More generally, the need for a distinction between work and downtime should enter the political vocabulary as a fundamental right, and the organisations dedicated to trying to enforce it – most notably, the network of small freelance unions that are dotted across Europe and the US – need to be encouraged and assisted.

It is time, too, that we begin to understand that the great wave of popular resentment sweeping across advanced societies is partly about the way the modern economy shreds some of people’s most basic emotional attachments. We all know the modern rules: millions of people have to leave where they grew up to find even halfway dependable work; and they find that creating any kind of substitute home somewhere new is impossible. For people at the bottom of the economic hierarchy, life proves to be unendingly precarious and often itinerant. For those slightly further up, the best available option seems to be a version of the student lifestyle that extends well into your 30s.
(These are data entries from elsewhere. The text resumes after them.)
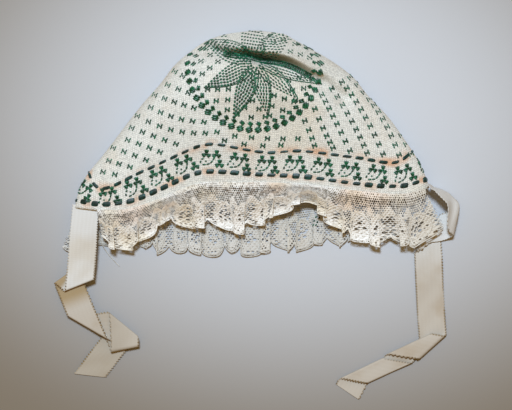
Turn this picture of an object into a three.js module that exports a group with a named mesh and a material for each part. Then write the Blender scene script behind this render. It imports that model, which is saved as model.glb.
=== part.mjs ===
// A baby's knitted cap with a lace frill and two ribbon ties, lying flattened on a table.
// Millimetres. +X runs across the cap, +Y from the open edge to the crown, +Z up from the table.
// The origin is on the table, under the middle of everything that lies on it.
import * as THREE from "three";

// Driving sizes of the knitted cap.
const CAP_WIDTH = 187; // across the two jaw corners
const CAP_LENGTH = 85; // from the crown fold to the open edge
const CROWN_RISE = 29; // how high the upper side stands above its side folds
const FOLD_HEIGHT = 5; // height of the side folds above the table
const KNIT_WALL = 1.6;
const EDGE_LIFT = 1.4; // the open edge of the under side hangs this far clear of the table
const LIFT_START = 0.55; // where that lift begins and ends, as shares of the length
const LIFT_END = 0.78;
const FLAT_SHARE = 0.75; // share of the section's half turn that curls up at each side fold
const HEEL_SHARE = 0.1; // share of the length over which the crown fold rolls under
const SECTION_POWER = 0.75; // 1 is an ellipse, less is a blunter side fold

// Ribbon drawn through the border in two rounds.
const THREAD_WIDTH = 2.2;
const THREAD_WALL = 0.8;
const CLEARANCE = 0.3; // kept between pieces that are sewn together

// Lace frill.
const LACE_DEPTH = 27;
const LACE_WALL = 1;
const SCALLOP_DEPTH = 3;
const COLUMNS_PER_SCALLOP = 6;
const LACE_ROWS = 4;

// Ribbon ties.
const TIE_WIDTH = 14.2;
const TIE_WALL = 1;
const TIE_FOLD_RADIUS = 0.7;
const TIE_REST = 0.05; // the lowest run lies this far above the table

const SECTIONS_ALONG = 20;
const SECTIONS_AROUND = 40;
const SECTION_CROWDING = 1.7; // crowds the sections towards the crown fold

// Outline and height of the cap. along: share of the way from crown fold to open edge.
// left, right: reach from the crown's middle as shares of CAP_WIDTH. rise: share of CROWN_RISE.
const OUTLINE = [
  { along: 0, left: 0, right: 0, rise: 0 },
  { along: 0.02, left: 0.076, right: 0.073, rise: 0.2 },
  { along: 0.06, left: 0.137, right: 0.109, rise: 0.4 },
  { along: 0.12, left: 0.182, right: 0.156, rise: 0.64 },
  { along: 0.2, left: 0.228, right: 0.216, rise: 0.88 },
  { along: 0.3, left: 0.266, right: 0.274, rise: 1 },
  { along: 0.42, left: 0.319, right: 0.318, rise: 0.98 },
  { along: 0.55, left: 0.37, right: 0.373, rise: 0.86 },
  { along: 0.7, left: 0.427, right: 0.421, rise: 0.69 },
  { along: 0.85, left: 0.485, right: 0.463, rise: 0.53 },
  { along: 1, left: 0.51, right: 0.49, rise: 0.42 },
];

// Length of each side as shares of CAP_LENGTH. across: -1 at the left fold, 1 at the right.
const OPEN_EDGE = [
  { across: -1, nape: 1.1, brow: 1.1 },
  { across: -0.72, nape: 1.12, brow: 1.085 },
  { across: -0.52, nape: 1.055, brow: 1.07 },
  { across: -0.3, nape: 0.96, brow: 1.06 },
  { across: -0.1, nape: 0.95, brow: 1.05 },
  { across: 0.28, nape: 0.963, brow: 1.045 },
  { across: 0.6, nape: 1.005, brow: 1.035 },
  { across: 0.85, nape: 1.02, brow: 1.02 },
  { across: 1, nape: 0.975, brow: 0.975 },
];

// Dents in the upper side, each a trough from one end to the other; a ridge has a negative depth.
// Ends as shares of CAP_WIDTH from the middle and of CAP_LENGTH from the crown fold; width as a
// share of CAP_WIDTH, depth as a share of CROWN_RISE.
const DENTS = [
  { fromX: -0.158, fromY: 0.115, toX: 0.03, toY: 0.2, width: 0.03, depth: 0.17 },
  { fromX: 0.03, fromY: 0.2, toX: 0.243, toY: 0.425, width: 0.03, depth: 0.17 },
  { fromX: 0.028, fromY: 0.62, toX: 0.028, toY: 1.0, width: 0.05, depth: 0.09 },
  { fromX: -0.246, fromY: 0.74, toX: -0.295, toY: 1.05, width: 0.05, depth: 0.07 },
  { fromX: -0.133, fromY: 0.66, toX: -0.133, toY: 0.96, width: 0.035, depth: -0.05 },
  { fromX: 0.277, fromY: 0.5, toX: 0.406, toY: 0.97, width: 0.05, depth: 0.07 },
];

// Where the two threaded ribbons run, as shares of the way from crown fold to open edge.
const THREADING = [
  { across: -1, napeUpper: 0.8, napeLower: 0.958, browUpper: 0.8, browLower: 0.958 },
  { across: -0.87, napeUpper: 0.88, napeLower: 0.965, browUpper: 0.815, browLower: 0.95 },
  { across: -0.67, napeUpper: 0.79, napeLower: 0.948, browUpper: 0.82, browLower: 0.945 },
  { across: -0.32, napeUpper: 0.745, napeLower: 0.922, browUpper: 0.82, browLower: 0.945 },
  { across: 0.08, napeUpper: 0.8, napeLower: 0.942, browUpper: 0.82, browLower: 0.945 },
  { across: 0.28, napeUpper: 0.782, napeLower: 0.942, browUpper: 0.82, browLower: 0.945 },
  { across: 0.65, napeUpper: 0.787, napeLower: 0.948, browUpper: 0.82, browLower: 0.945 },
  { across: 0.87, napeUpper: 0.806, napeLower: 0.946, browUpper: 0.815, browLower: 0.945 },
  { across: 1, napeUpper: 0.769, napeLower: 0.947, browUpper: 0.769, browLower: 0.947 },
];

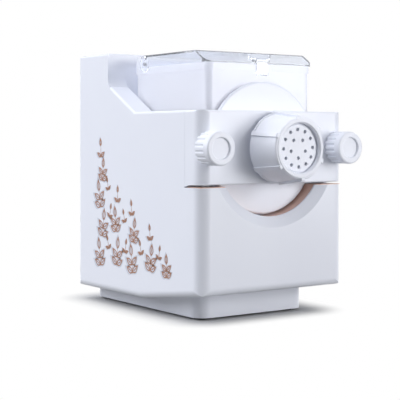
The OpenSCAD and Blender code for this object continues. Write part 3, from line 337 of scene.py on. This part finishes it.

For all that some people seem to luxuriate in the weightlessness this fosters, it is surely no way to spend any sizable share of your adult life. And what if you want to push beyond footloose living and start a family?

It is a token of the surreal future some people want to push us towards that WeWork may have the beginnings of an answer to that question, albeit for the few people who can afford it. The company has recently spawned an educational offshoot called WeGrow (so far focused on a private elementary school in New York) that teaches kids a range of skills including mindfulness and “conscious entrepreneurship”. But the idea is apparently to put WeGrow schools in WeWork properties across the world, so digital nomads can carry their disorientated offspring from place to place, and ensure they have just as flimsy an idea of home as their parents do.

Not for the first time, you may well read this stuff and wonder: whose utopia is this?